The choices that follow, however, aren’t that simple. Because even though God has forgotten our sins, right now we still have them and we will continue to struggle with them until we die or until Christ comes back for us. Part of being a Christian means that you have a choice, to sin or not to sin. Christ gives you the power to choose not to sin. Before you had Christ, you didn’t have that power.

Living a new life means choosing not to sin.

That’s what the whole concept of “new life” is. You aren’t stuck living the same old life you always were. You have the power through Christ and through the Holy Spirit to choose not to sin. It’s all about choice.

Well then, how do you make choices?

Choice is determined by motivation and perspective. That’s what this verse is talking about. Living a new life means turning away from the things you use to pursue. It means stepping away from the situations and circumstances in the world and getting involved in what Christ is doing. It means paying attention to where God is working and jumping in with both feet. It means learning Scripture and applying it to your life. It means seeing the world and your life through Jesus’ eyes.

If you have new life, that means you have a new perspective. Or at least, you should have a new perspective. Because now you can see the world and everything in it (including yourself) through the filter of real Truth.

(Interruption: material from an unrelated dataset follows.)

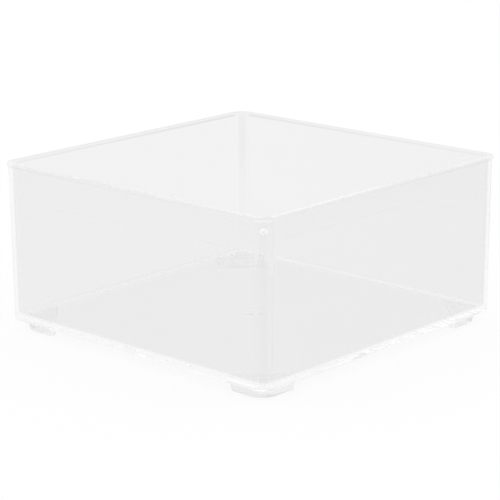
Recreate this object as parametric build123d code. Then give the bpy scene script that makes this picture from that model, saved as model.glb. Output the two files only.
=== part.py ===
from build123d import *
import math
import os

os.makedirs("parts", exist_ok=True)

# Open storage box of clear plastic: one square tub on four three-cornered feet.
# Millimetres. The origin is under the middle of the box, on the surface it stands on.
# X runs to the right and Y to the back, along the walls, and Z points up.

# Tub: overall sizes
rim_side = 152.0            # across the rim lip, both ways
tub_height = 70.0           # from the tub's underside to the top of the rim
wall = 2.3
floor_thickness = 2.3
corner_radius = 6.4         # outer radius of the upright corners, just under the lip
wall_lean = 0.5             # how far each wall leans in from the rim down to the base

# Tub: rim lip
lip_overhang = 0.7          # the lip stands this far out from the wall
lip_face = 0.9              # height of the lip's upright face
lip_slope_angle = 35.0      # from upright, where the lip's underside slopes back to the wall
rim_edge_radius = 0.5

# Tub: edges and marks
cavity_fillet = 1.8         # inside, between floor and walls
base_edge_radius = 0.8      # outside, between walls and underside
gate_diameter = 10.0        # round recess left by the moulding gate, under the floor
gate_depth = 0.5
mark_mouth = 2.6            # width of the small tapered pit inside one upright corner
mark_tip = 0.9              # its width at its end
mark_depth = 1.4
mark_drop = 5.8             # from the top of the rim down to the pit's middle

# Feet
foot_height = 4.5           # how far the feet hold the tub's underside off the table
foot_leg = 24.2             # along each wall, measured to the sharp corners of the triangle
foot_inset = 3.0            # from the tub's base edge to the foot
foot_heel_radius = 8.5      # the square corner, which follows the corner of the tub
foot_toe_radius = 2.8       # the two narrow corners
foot_taper = 1.1            # each side leans in by this much down to the ground
foot_edge_radius = 0.4

# Seats of the feet
seat_depth = 0.6            # recess under the floor that locates a foot
seat_clearance = 0.15       # around the foot, inside its recess
bond_gap = 0.1              # film that holds the foot, above it

# Cutting tools run past the face that they open by this much
overrun = 5.0

# Worked out from the sizes above
lip_slope = lip_overhang / math.tan(math.radians(lip_slope_angle))
wall_top_side = rim_side - 2 * lip_overhang
base_side = wall_top_side - 2 * wall_lean
base_radius = corner_radius - wall_lean
wall_height = tub_height - lip_face - lip_slope     # of the leaning outer face
lean_angle = math.degrees(math.atan(wall_lean / wall_height))
taper_angle = math.degrees(math.atan(foot_taper / foot_height))
tub_base = foot_height                              # height of the tub's underside
rim_top = tub_base + tub_height
floor_top = tub_base + floor_thickness


def spreading_block(side, radius, bottom, height, angle):
    """A square block with rounded corners whose sides lean out by an angle on the way up."""
    outline = Plane.XY.offset(bottom) * RectangleRounded(side, side, radius)
    return extrude(outline, amount=height, taper=-angle)


def edges_at(shape, height):
    """The edges of a shape that lie flat at one height."""
    return shape.edges().filter_by_position(Axis.Z, height, height)


def tub_outside():
    """The outside of the tub as one full block: base edge, leaning walls and rim lip."""
    body = spreading_block(base_side, base_radius, tub_base, wall_height, lean_angle)
    body = fillet(edges_at(body, tub_base), base_edge_radius)
    slope_base = tub_base + wall_height
    slope = spreading_block(wall_top_side, corner_radius, slope_base, lip_slope, lip_slope_angle)
    lip = spreading_block(rim_side, corner_radius + lip_overhang, rim_top - lip_face, lip_face, 0)
    return body + slope + lip


def tub_cavity():
    """The hollow of the tub, with its walls parallel to the outside and a fillet at the floor."""
    lean_at_floor = wall_lean * floor_thickness / wall_height
    side = base_side + 2 * lean_at_floor - 2 * wall
    radius = base_radius + lean_at_floor - wall
    hollow = spreading_block(side, radius, floor_top, tub_height, lean_angle)
    return fillet(edges_at(hollow, floor_top), cavity_fillet)


def foot_outline():
    """The foot's rounded triangle in plan, in the front left corner."""
    near = foot_inset - base_side / 2
    far = near + foot_leg
    radii = [foot_heel_radius, foot_toe_radius, foot_toe_radius]
    return make_face(FilletPolyline((near, near), (far, near), (near, far), radius=radii, close=True))


def foot_block():
    """One foot: a straight tongue that sits in its seat, over a body that tapers to the ground."""
    outline = Plane.XY.offset(tub_base) * foot_outline()
    tongue = extrude(outline, amount=seat_depth - bond_gap)
    body = extrude(outline, amount=-foot_height, taper=taper_angle)
    body = fillet(edges_at(body, 0), foot_edge_radius)
    return tongue + body


def seat_block():
    """The recess under the floor that one foot sits in."""
    opening = offset(foot_outline(), amount=seat_clearance, kind=Kind.ARC)
    return extrude(Plane.XY.offset(tub_base - overrun) * opening, amount=overrun + seat_depth)


def gate_block():
    """The round recess that the moulding gate leaves under the middle of the floor."""
    disc = Plane.XY.offset(tub_base - overrun) * Circle(gate_diameter / 2)
    return extrude(disc, amount=overrun + gate_depth)


def mark_pin():
    """The tapered pin that leaves the small round pit inside the front right corner."""
    lean_at_mark = wall_lean * (mark_drop - lip_face - lip_slope) / wall_height
    corner_centre = wall_top_side / 2 - corner_radius
    tip_reach = corner_radius - lean_at_mark - wall + mark_depth
    tip_place = corner_centre + tip_reach / math.sqrt(2)
    tip = Plane(origin=(tip_place, -tip_place, rim_top - mark_drop), z_dir=(-1, 1, 0))
    # the pin is twice as long as the pit is deep, so its thick end stands in the cavity
    thick_end = 2 * mark_mouth - mark_tip
    return tip * Cone(mark_tip / 2, thick_end / 2, 2 * mark_depth, align=(Align.CENTER, Align.CENTER, Align.MIN))


def make_tub():
    """The tub, with its cavity, the seats of the feet and the two moulding marks."""
    body = tub_outside() - tub_cavity()
    body = fillet(edges_at(body, rim_top), rim_edge_radius)
    body = body - gate_block() - mark_pin()
    for quarter in range(4):
        body = body - Rot(0, 0, 90 * quarter) * seat_block()
    return body


# The tub, then the feet, each named for the corner that it stands under
export_step(make_tub(), "parts/tub.step")

foot_names = ["foot_front_left", "foot_front_right", "foot_back_right", "foot_back_left"]
for quarter, name in enumerate(foot_names):
    foot = Rot(0, 0, 90 * quarter) * foot_block()
    export_step(foot, f"parts/{name}.step")
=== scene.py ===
import math

import bpy
from mathutils import Matrix, Vector


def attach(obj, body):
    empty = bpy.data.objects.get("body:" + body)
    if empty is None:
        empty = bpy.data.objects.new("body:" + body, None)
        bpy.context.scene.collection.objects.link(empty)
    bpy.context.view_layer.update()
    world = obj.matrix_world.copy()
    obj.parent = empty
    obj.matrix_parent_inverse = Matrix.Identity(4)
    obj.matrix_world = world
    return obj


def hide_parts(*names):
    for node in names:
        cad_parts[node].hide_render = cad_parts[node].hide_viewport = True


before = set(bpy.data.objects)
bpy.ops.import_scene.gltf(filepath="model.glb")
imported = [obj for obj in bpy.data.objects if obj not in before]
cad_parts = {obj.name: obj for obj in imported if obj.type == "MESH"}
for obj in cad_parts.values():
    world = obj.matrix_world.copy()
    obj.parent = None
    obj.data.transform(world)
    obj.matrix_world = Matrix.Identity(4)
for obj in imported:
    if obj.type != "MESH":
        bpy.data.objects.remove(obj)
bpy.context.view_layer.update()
mm = 0.001
quarterTurn = math.pi / 2
print("frame loaded:", sorted(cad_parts))


# Camera, at the photograph's viewing angle

viewSetup = {
    "azimuth": 42.506,          # degrees round from the front, towards +X
    "elevation": 15.231,
    "roll": -0.303,
    "distance": 842.2,
    "aimHeight": 41.99,
    "aimRight": -0.788,         # the aim point, off the middle of the box in the picture
    "aimUp": -8.0,
    "lens": 139.95,
    "sensor": 36.0,
    "clipNear": 10.0,
    "clipFar": 60000.0,
}


def makeCamera(setup):
    azimuth = math.radians(setup["azimuth"])
    elevation = math.radians(setup["elevation"])
    roll = math.radians(setup["roll"])
    forward = Vector((
        -math.sin(azimuth) * math.cos(elevation),
        math.cos(azimuth) * math.cos(elevation),
        -math.sin(elevation),
    ))
    right = Vector((math.cos(azimuth), math.sin(azimuth), 0.0))
    up = right.cross(forward)
    aim = Vector((0.0, 0.0, setup["aimHeight"])) + right * setup["aimRight"] + up * setup["aimUp"]
    place = (aim - forward * setup["distance"]) * mm
    turnedRight = right * math.cos(roll) + up * math.sin(roll)
    turnedUp = up * math.cos(roll) - right * math.sin(roll)
    turn = Matrix((turnedRight, turnedUp, -forward)).transposed().to_4x4()
    data = bpy.data.cameras.new("productCamera")
    data.sensor_width = setup["sensor"]
    data.lens = setup["lens"]
    data.clip_start = setup["clipNear"] * mm
    data.clip_end = setup["clipFar"] * mm
    camera = bpy.data.objects.new("productCamera", data)
    camera.matrix_world = Matrix.Translation(place) @ turn
    bpy.context.scene.collection.objects.link(camera)
    bpy.context.scene.camera = camera


makeCamera(viewSetup)
print("camera set")


# Node trees are written with sockets that add up like numbers

def plug(tree, socket, value):
    if isinstance(value, Size):
        value = value.socket
    if isinstance(value, bpy.types.NodeSocket):
        tree.links.new(value, socket)
    else:
        socket.default_value = value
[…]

So, Christian, when you’re tempted to backbite and bicker and lie and cheat — when you’re tempted to grumble and complain and focus on the negative, recognize that those are old choices. Those are old perspectives, stemming from old motivation. And even though you are free to choose those things, you don’t have to. And they don’t add anything to you or to anyone else. It’s so much better to make a new choice, one that matches your new life. It makes all the difference in the world.